The liquor bottles obviously contain something besides ‘Von Kreuger’s Special’. The scotch has been laced with a controlled chemical compound. Many governments in the subsector control the compound because it is used as a reactant in the production of an illicit drug. Arne Huppe’s story about the 77th’s reunion was obviously a plan to smuggle the reactant on-world. The police officers investigating the players will inform them that enough of the reactant was contained in each bottle to make tens of thousands of CrImps worth of the drug in question. The ‘liquor’ the players brought across the extrality line could have manufactured close to a million CrImps of the drug.

The players should be cleared eventually of any real involvement in the drug trade. As one officer will put it, “Their story is so stupid, it must be true!” The players may find themselves on an ‘persons of interest’ list for awhile with all the problems that entails. Persons other than authorities will also be interested in the players however.
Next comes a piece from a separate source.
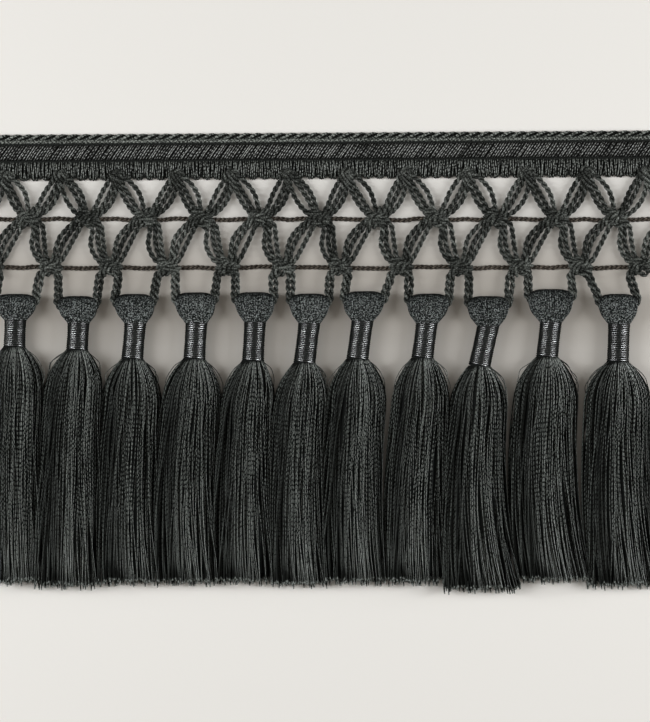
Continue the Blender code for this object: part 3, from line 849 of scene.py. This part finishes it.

The people who the players sold any of the liquor to will come knocking. If the players are lucky, all they’ll want is their money back. If the players aren’t lucky, a few beatings may be in order.

Finally, Arne Huppe or the people he was working with may start looking for the players. They may have a few unanswerable questions they want answered.

As always, the referee should determine the course of further events.